Work to complete: The exercise asks for every line of the data to be reproduced exactly.

Information provided:

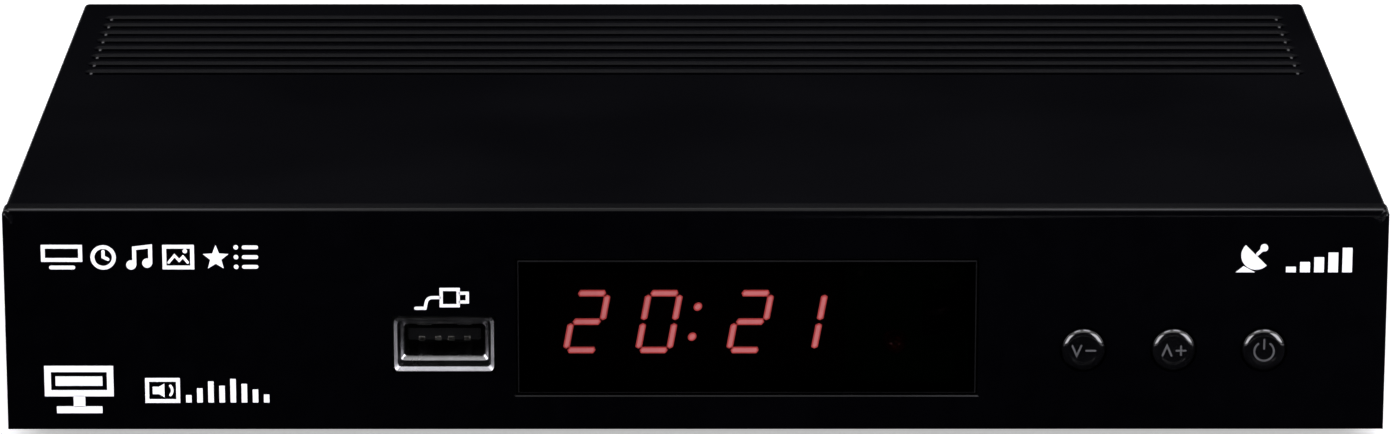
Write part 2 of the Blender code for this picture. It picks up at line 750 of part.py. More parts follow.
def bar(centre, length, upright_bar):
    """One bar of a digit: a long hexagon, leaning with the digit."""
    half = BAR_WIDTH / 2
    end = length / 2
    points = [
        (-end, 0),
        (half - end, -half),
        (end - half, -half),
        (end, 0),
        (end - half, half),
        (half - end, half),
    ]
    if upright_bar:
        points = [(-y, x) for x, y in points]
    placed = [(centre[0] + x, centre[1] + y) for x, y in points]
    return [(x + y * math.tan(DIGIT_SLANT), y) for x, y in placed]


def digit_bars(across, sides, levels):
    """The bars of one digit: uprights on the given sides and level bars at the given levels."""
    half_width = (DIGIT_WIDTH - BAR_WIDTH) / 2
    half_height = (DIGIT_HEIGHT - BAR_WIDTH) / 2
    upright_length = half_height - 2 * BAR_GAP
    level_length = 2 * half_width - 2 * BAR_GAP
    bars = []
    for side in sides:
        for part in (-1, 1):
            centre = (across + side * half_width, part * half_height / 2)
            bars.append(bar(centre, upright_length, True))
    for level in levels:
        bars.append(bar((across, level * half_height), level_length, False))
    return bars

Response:
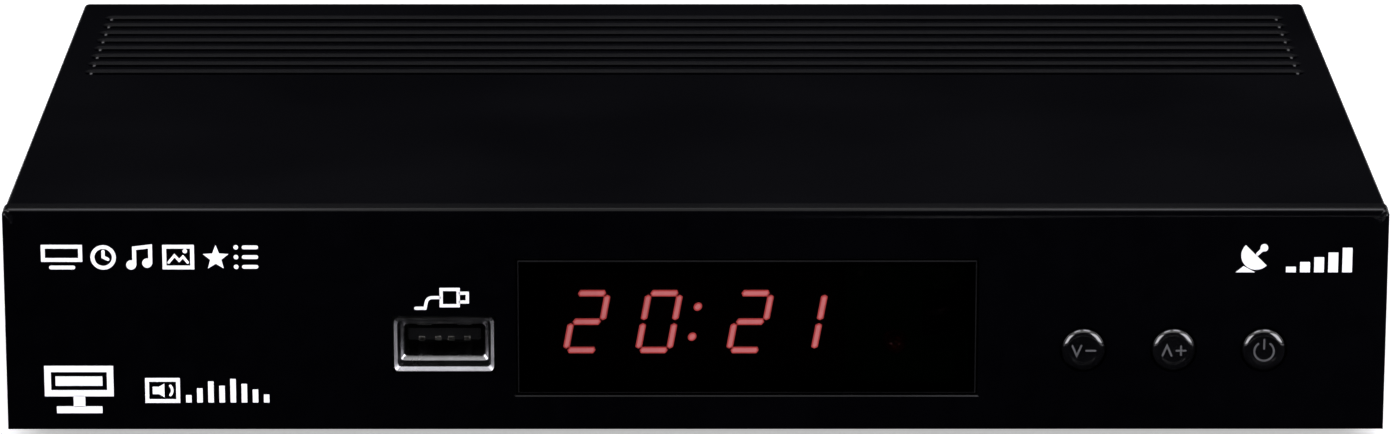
Write part 2 of the Blender code for this picture. It picks up at line 750 of part.py. More parts follow.
def bar(centre, length, upright_bar):
    """One bar of a digit: a long hexagon, leaning with the digit."""
    half = BAR_WIDTH / 2
    end = length / 2
    points = [
        (-end, 0),
        (half - end, -half),
        (end - half, -half),
        (end, 0),
        (end - half, half),
        (half - end, half),
    ]
    if upright_bar:
        points = [(-y, x) for x, y in points]
    placed = [(centre[0] + x, centre[1] + y) for x, y in points]
    return [(x + y * math.tan(DIGIT_SLANT), y) for x, y in placed]


def digit_bars(across, sides, levels):
    """The bars of one digit: uprights on the given sides and level bars at the given levels."""
    half_width = (DIGIT_WIDTH - BAR_WIDTH) / 2
    half_height = (DIGIT_HEIGHT - BAR_WIDTH) / 2
    upright_length = half_height - 2 * BAR_GAP
    level_length = 2 * half_width - 2 * BAR_GAP
    bars = []
    for side in sides:
        for part in (-1, 1):
            centre = (across + side * half_width, part * half_height / 2)
            bars.append(bar(centre, upright_length, True))
    for level in levels:
        bars.append(bar((across, level * half_height), level_length, False))
    return bars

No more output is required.